You are a great leader and you treat your people well. You are doing all the right things – coaching and mentoring, teaching people how to solve problems, giving regular feedback… You practice the five daily good management habits we talked about last week (if you missed it, here is the link).
Your employees are happy, and you are well loved. Those who work for you express how fortunate they are – and those who don’t, wish they could.
So why are your business results in a rut?
Five things may be standing in your way. Here is a quick checklist for you and your executive team to use. Where might you be stuck?
1. Do your teams and individual contributors understand how the company vision relates to their area of responsibility?
This seems elementary, and your employees may be able to articulate the vision. After all, it is “front and center” in all your materials, your meetings and retreats. But do they understand how their area of responsibility relates to this vision?

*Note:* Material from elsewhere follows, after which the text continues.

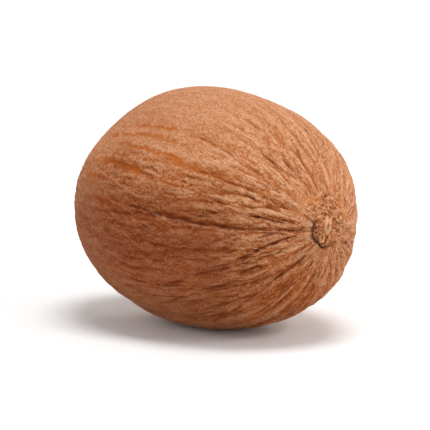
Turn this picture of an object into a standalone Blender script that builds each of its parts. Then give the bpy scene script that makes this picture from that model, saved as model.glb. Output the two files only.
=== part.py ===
"""A whole nutmeg: the dried, shelled seed, lying on its side as one closed solid.

The seed's axis runs along X. The hilum, the round scar where the seed was
attached, is at +X and the chalaza, a small pit, is at -X. The raphe, the main
furrow that joins the two, runs along the front, which faces -Y. A small flat
spot underneath rests on the plane z = 0. Metres, +Z up.

A place on the skin is given by two angles in degrees: the polar angle, from 0
at the hilum to 180 at the chalaza, and the turn around the axis, from 0 at the
front (-Y) through 90 at the top (+Z).
"""
import math
import random
from dataclasses import dataclass

import bmesh
import bpy
from mathutils import Vector

MM = 0.001

# Driving dimensions.
SEED_LENGTH = 27.3 * MM
SEED_WIDTH = 19.6 * MM
HILUM_RADIUS = 1.45 * MM
HILUM_RIM_HEIGHT = 0.06 * MM
HILUM_RIM_WIDTH = 0.32 * MM
HILUM_FLOOR_DEPTH = 0.13 * MM
HILUM_NUB_RADIUS = 0.36 * MM
HILUM_NUB_HEIGHT = 0.08 * MM
CHALAZA_RADIUS = 1.1 * MM
CHALAZA_DEPTH = 0.35 * MM
CHALAZA_LIP = 0.10 * MM
RAPHE_VALLEY_DEPTH = 0.16 * MM
RAPHE_VALLEY_WIDTH = 1.7 * MM
FOOT_DEPTH = 0.15 * MM
FOOT_SMOOTH_FROM = 2.6 * MM
FOOT_SMOOTH_TO = 5.0 * MM

HALF_LENGTH = SEED_LENGTH / 2
HALF_WIDTH = SEED_WIDTH / 2

# Mesh density: segments around the axis, rings from pole to pole, and how
# much closer the rings stand at the two poles than half-way.
SEGMENTS = 124
RINGS = 39
POLE_CROWDING = 0.38

# The body is not an even ovoid: (polar angle, turn, height) of each broad
# swelling, or flattening where the height is negative.
LOBE_SPREAD = 21.0
LOBES = (
    (46, -129, 0.16 * MM),
    (90, -86, -0.20 * MM),
    (130, -32, 0.16 * MM),
    (131, 55, -0.26 * MM),
    (106, 88, 0.20 * MM),
    (42, -170, -0.14 * MM),
    (54, 145, 0.10 * MM),
    (118, 170, -0.16 * MM),
    (92, -152, 0.12 * MM),
)

SKIN_COLOUR = (0.43, 0.186, 0.086, 1.0)
SKIN_ROUGHNESS = 0.78


@dataclass
class Furrow:
    """A groove along the seed, from one polar angle to another, in degrees."""

    turn: float
    start: float
    end: float
    depth: float
    half_width: float
    drift: float = 0.0
    sway: float = 1.5
    phase: float = 0.0


FURROW_FADE = 9.0
FURROW_WAVES = 2.6
FURROW_MAX_TURN = 5.5

RAPHE = Furrow(turn=6.2, start=8, end=96, depth=0.24 * MM, half_width=0.55 * MM, drift=0.03, sway=2.2, phase=3.0)

# The furrows that stand out on the front of the seed.
MAIN_FURROWS = (
    RAPHE,
    Furrow(turn=16, start=12, end=42, depth=0.13 * MM, half_width=0.45 * MM),
    Furrow(turn=34, start=24, end=74, depth=0.14 * MM, half_width=0.60 * MM),
    Furrow(turn=51, start=36, end=112, depth=0.13 * MM, half_width=0.65 * MM),
    Furrow(turn=67, start=22, end=52, depth=0.11 * MM, half_width=0.50 * MM),
    Furrow(turn=-10, start=14, end=46, depth=0.16 * MM, half_width=0.50 * MM, drift=-0.55),
    Furrow(turn=-27, start=12, end=74, depth=0.17 * MM, half_width=0.58 * MM, drift=-0.20),
    Furrow(turn=-42, start=14, end=84, depth=0.16 * MM, half_width=0.60 * MM, drift=-0.12),
)

# Lesser furrows fill the rest of the girth, unevenly.
LESSER_FURROW_COUNT = 27
LESSER_FURROW_SEED = 31
LESSER_FURROW_DEPTH = (0.05 * MM, 0.14 * MM)
LESSER_FURROW_HALF_WIDTH = (0.45 * MM, 0.75 * MM)
LESSER_FURROW_START = (10.0, 26.0)
LESSER_FURROW_END = (70.0, 158.0)
FURROW_CLEARANCE = 6.5


def smoothstep(value):
    value = min(max(value, 0.0), 1.0)
    return value * value * (3.0 - 2.0 * value)


def bump(distance, width):
    """A rounded hump of height 1 at distance 0."""
    return math.exp(-(distance / width) ** 2)


def turn_between(a, b):
    """The smaller turn from b to a, in degrees, from -180 to 180."""
    return (a - b + 180.0) % 360.0 - 180.0


def lesser_furrows():
    """Seeded furrows all around the seed, clear of the main ones."""
    rng = random.Random(LESSER_FURROW_SEED)
    step = 360.0 / LESSER_FURROW_COUNT
    furrows = []
    for index in range(LESSER_FURROW_COUNT):
        furrow = Furrow(
            turn=(index + rng.uniform(-0.3, 0.3)) * step,
            start=rng.uniform(*LESSER_FURROW_START),
            end=rng.uniform(*LESSER_FURROW_END),
            depth=rng.uniform(*LESSER_FURROW_DEPTH),
            half_width=rng.uniform(*LESSER_FURROW_HALF_WIDTH),
            phase=rng.uniform(0.0, math.tau),
        )
        if all(abs(turn_between(furrow.turn, main.turn)) > FURROW_CLEARANCE for main in MAIN_FURROWS):
            furrows.append(furrow)
    return furrows


FURROWS = list(MAIN_FURROWS) + lesser_furrows()


def ovoid_point(polar, turn):
    """A point of the plain ovoid, centred on the origin."""
    polar = math.radians(polar)
    turn = math.radians(turn)
    girth = HALF_WIDTH * math.sin(polar)
    return Vector((HALF_LENGTH * math.cos(polar), -girth * math.cos(turn), girth * math.sin(turn)))


def ovoid_normal(polar, turn):
    """The outward normal of the plain ovoid."""
    point = ovoid_point(polar, turn)
    return Vector((point.x / HALF_LENGTH**2, point.y / HALF_WIDTH**2, point.z / HALF_WIDTH**2)).normalized()


def unit_direction(polar, turn):
    polar = math.radians(polar)
    turn = math.radians(turn)
    return Vector((math.cos(polar), -math.sin(polar) * math.cos(turn), math.sin(polar) * math.sin(turn)))


def lobe_relief(polar, turn):
    """Height of the broad swellings and flattened sides."""
    direction = unit_direction(polar, turn)
    height = 0.0
    for lobe_polar, lobe_turn, lobe_height in LOBES:
        apart = math.degrees(direction.angle(unit_direction(lobe_polar, lobe_turn), 0.0))
        height += lobe_height * bump(apart, LOBE_SPREAD)
    return height


def furrow_centre(furrow, polar):
    """Where a furrow's bottom line lies, as a turn, at one polar angle."""
    middle = (furrow.start + furrow.end) / 2
    wave = math.sin(furrow.phase + FURROW_WAVES * math.radians(polar))
    return furrow.turn + furrow.drift * (polar - middle) + furrow.sway * wave


def furrow_strength(furrow, polar):
    """1 along a furrow, fading to 0 at its two ends."""
    return smoothstep((polar - furrow.start) / FURROW_FADE) * smoothstep((furrow.end - polar) / FURROW_FADE)


def furrow_relief(polar, turn):
    """Depth of all the furrows at one place. Where furrows meet, the deepest counts most."""
    girth = HALF_WIDTH * math.sin(math.radians(polar))
    depth = 0.0
    for furrow in FURROWS:
        strength = furrow_strength(furrow, polar)
        if strength > 0.0:
            across = girth * math.radians(turn_between(turn, furrow_centre(furrow, polar)))
            half_width = min(furrow.half_width, girth * math.radians(FURROW_MAX_TURN))
            depth = math.hypot(depth, furrow.depth * strength * bump(across, half_width))
    valley = girth * math.radians(turn_between(turn, furrow_centre(RAPHE, polar)))
    return depth + RAPHE_VALLEY_DEPTH * furrow_strength(RAPHE, polar) * bump(valley, RAPHE_VALLEY_WIDTH)


def hilum_relief(polar):
    """The scar's raised rim, sunken floor and central nub."""
    if polar > 90.0:
        return 0.0
    out = HALF_WIDTH * math.sin(math.radians(polar))
    rim = HILUM_RIM_HEIGHT * bump(out - HILUM_RADIUS, HILUM_RIM_WIDTH)
    floor = HILUM_FLOOR_DEPTH * smoothstep((HILUM_RADIUS - out) / HILUM_RIM_WIDTH)
    nub = HILUM_NUB_HEIGHT * bump(out, HILUM_NUB_RADIUS)
    return rim - floor + nub


def chalaza_relief(polar):
    """The pit at the other end, with a low lip."""
    if polar < 90.0:
        return 0.0
    out = HALF_WIDTH * math.sin(math.radians(polar))
    return CHALAZA_LIP * bump(out, 2 * CHALAZA_RADIUS) - (CHALAZA_DEPTH + CHALAZA_LIP) * bump(out, CHALAZA_RADIUS)


def away_from_foot(point):
    """0 around the resting spot, 1 well away from it, so that no furrow breaks it."""
    if point.z > 0.0:
        return 1.0
    out = math.hypot(point.x, point.y)
    return smoothstep((out - FOOT_SMOOTH_FROM) / (FOOT_SMOOTH_TO - FOOT_SMOOTH_FROM))


def seed_point(polar, turn):
    """A point of the finished skin, before the seed is set down on its foot."""
    point = ovoid_point(polar, turn)
    relief = lobe_relief(polar, turn) + hilum_relief(polar) + chalaza_relief(polar)
    relief -= furrow_relief(polar, turn) * away_from_foot(point)
    return point + ovoid_normal(polar, turn) * relief


def ring_angle(even_angle):
    """Moves evenly spaced rings closer together near the two poles."""
    return even_angle - math.degrees(POLE_CROWDING * math.sin(2 * math.radians(even_angle)) / 2)


def set_down(mesh):
    """Centres the seed over the origin and rests it on its flat spot at z = 0."""
    lows = [min(vert.co[axis] for vert in mesh.verts) for axis in range(3)]
    highs = [max(vert.co[axis] for vert in mesh.verts) for axis in range(3)]
    shift = Vector(((lows[0] + highs[0]) / 2, (lows[1] + highs[1]) / 2, lows[2] + FOOT_DEPTH))
    for vert in mesh.verts:
        vert.co -= shift
        vert.co.z = max(vert.co.z, 0.0)


def seed_mesh():
    """A globe whose poles become the hilum and the chalaza, shaped place by place."""
    mesh = bmesh.new()
    bmesh.ops.create_uvsphere(mesh, u_segments=SEGMENTS, v_segments=RINGS, radius=1.0)
    for vert in mesh.verts:
        polar = ring_angle(math.degrees(vert.co.angle(Vector((0.0, 0.0, 1.0)))))
        turn = math.degrees(math.atan2(vert.co.y, vert.co.x))
        vert.co = seed_point(polar, turn)
    set_down(mesh)
    bmesh.ops.recalc_face_normals(mesh, faces=mesh.faces)
    data = bpy.data.meshes.new("nutmeg")
    mesh.to_mesh(data)
    mesh.free()
    data.shade_smooth()
    return data


def skin_material():
    """Dry, matt, warm brown skin."""
    material = bpy.data.materials.new("nutmeg_skin")
    material.use_nodes = True
    shader = material.node_tree.nodes["Principled BSDF"]
    shader.inputs["Base Color"].default_value = SKIN_COLOUR
    shader.inputs["Roughness"].default_value = SKIN_ROUGHNESS
    shader.inputs["Metallic"].default_value = 0.0
    return material


def clear_scene():
    for item in list(bpy.data.objects):
        bpy.data.objects.remove(item)


def main():
    clear_scene()
    parts = bpy.data.collections.new("whole_nutmeg")
    bpy.context.scene.collection.children.link(parts)
    nutmeg = bpy.data.objects.new("nutmeg", seed_mesh())
    nutmeg.data.materials.append(skin_material())
    parts.objects.link(nutmeg)


main()
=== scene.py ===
"""The looks of a whole nutmeg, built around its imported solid.

The seed lies along X: the hilum, its round scar, is at +X, the chalaza pit at
-X, and the raphe, the main furrow, runs along the front, which faces -Y. One
skin piece replaces the plain solid. It repeats the solid's own form and adds
the wrinkles, cracks, veins and the crusty scar as real relief, and it carries
the masks that colour them. Metres, +Z up.

A place on the skin is given by two angles in degrees: the polar angle, from 0
at the hilum to 180 at the chalaza, and the turn around the axis, from 0 at the
front (-Y) through 90 at the top (+Z).
"""
import math
import random
from dataclasses import dataclass, replace

import bpy
import numpy as np
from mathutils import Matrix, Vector


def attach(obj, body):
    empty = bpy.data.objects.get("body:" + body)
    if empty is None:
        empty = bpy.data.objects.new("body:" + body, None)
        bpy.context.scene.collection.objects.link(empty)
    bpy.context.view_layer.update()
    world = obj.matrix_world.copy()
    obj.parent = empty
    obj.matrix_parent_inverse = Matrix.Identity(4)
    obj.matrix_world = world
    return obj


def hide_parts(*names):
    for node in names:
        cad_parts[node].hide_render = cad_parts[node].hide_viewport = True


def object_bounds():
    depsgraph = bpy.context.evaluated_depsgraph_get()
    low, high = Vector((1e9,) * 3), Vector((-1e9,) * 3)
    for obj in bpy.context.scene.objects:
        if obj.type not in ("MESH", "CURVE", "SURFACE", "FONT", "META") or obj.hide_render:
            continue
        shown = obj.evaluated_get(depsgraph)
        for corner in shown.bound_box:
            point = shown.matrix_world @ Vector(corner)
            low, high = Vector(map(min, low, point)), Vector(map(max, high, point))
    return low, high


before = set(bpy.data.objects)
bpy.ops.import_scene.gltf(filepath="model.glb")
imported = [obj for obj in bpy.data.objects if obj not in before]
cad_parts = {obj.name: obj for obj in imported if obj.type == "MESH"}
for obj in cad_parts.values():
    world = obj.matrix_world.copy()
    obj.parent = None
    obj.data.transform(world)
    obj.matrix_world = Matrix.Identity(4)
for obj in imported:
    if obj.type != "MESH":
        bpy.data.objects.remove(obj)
cad_low, cad_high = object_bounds()

MM = 0.001

# ---------------------------------------------------------------- the solid's own form

SEED_LENGTH = 27.3 * MM
SEED_WIDTH = 19.6 * MM
HILUM_RADIUS = 1.45 * MM
CHALAZA_RADIUS = 1.1 * MM
CHALAZA_DEPTH = 0.35 * MM
CHALAZA_LIP = 0.10 * MM
RAPHE_VALLEY_DEPTH = 0.16 * MM
RAPHE_VALLEY_WIDTH = 1.7 * MM
FOOT_DEPTH = 0.15 * MM
FOOT_SMOOTH_FROM = 2.6 * MM
FOOT_SMOOTH_TO = 5.0 * MM
HALF_LENGTH = SEED_LENGTH / 2
HALF_WIDTH = SEED_WIDTH / 2

# (polar angle, turn, height) of each broad swelling or flattening.
LOBE_SPREAD = 21.0
LOBES = (
    (46, -129, 0.16 * MM),
    (90, -86, -0.20 * MM),
    (130, -32, 0.16 * MM),
    (131, 55, -0.26 * MM),
    (106, 88, 0.20 * MM),
    (42, -170, -0.14 * MM),
    (54, 145, 0.10 * MM),
    (118, 170, -0.16 * MM),
    (92, -152, 0.12 * MM),
)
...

If your staff doesn’t understand why their area of responsibility exists to support the forward motion of the entire enterprise, this needs to be where you start. When people cannot grasp how their individual contributions help to make a difference to the whole, people may be comfortably happy, but they will not have that focused sense of purpose related to the business. Eventually, this disconnect will foster complacency or a lack of motivation that will lull your employee base to under-perform.
2. Do the goals provided to your teams and individual contributors support the company vision, goals, and objectives?
Many a great business has grown quickly and taken on projects and initiatives that may no longer be valid to the goals and objectives you have at present.
I recently worked with an enterprise who asked for my help in increasing productivity and revenue. While performing some due diligence, I discovered that part of the workload assigned to many of their employees was not supporting the direction of the company. This situation occurs often and can be identified and corrected to support higher performance and better results by conducting a yearly work audit using your company’s strategic plan – but that’s another entire article!
3. Do your employees have clear action plans that support their goals?
Has your executive team worked with their reports to outline clear plans of action for the year that relate to meeting goals?
This exercise not only ensures that each employee knows what he or she should be doing to support the company direction, it can also be used as a tool to teach them how to think more strategically, solve problems, and hold themselves accountable (not to mention, a great trust-building exercise).
4. Are the metrics assigned to these goals the ones that matter?
This is where a lot of businesses stall. You need to measure in order to assess progress.
However, too many businesses commit to too many change initiatives at the same time, rendering them overwhelmed and stalled. You may collect a lot of very useful data, then, but won’t do anything with it, wasting time, energy, and money. Consider selecting 1-2 key areas or business approaches that will give you the most return, and work on these until you have incorporated them into your business culture and way of operating. Once you have done this, reassess, decide where next to improve, and repeat the process.
5. Are your employees able to execute well?
Do you have the right staff in place, and are they able to perform well so that the action plans become excellent results?
This is where we go back to the daily management habits of successful leaders (see last week’s article on this, here). Are you providing the right tools and resources for them, and are you operating with mutual trust and accountability? This is where we separate the good from the great – and what I’ll be writing more on, next week.
Where in the five points above, do you and your company excel? And where might you do a better job? I look forward to your comments.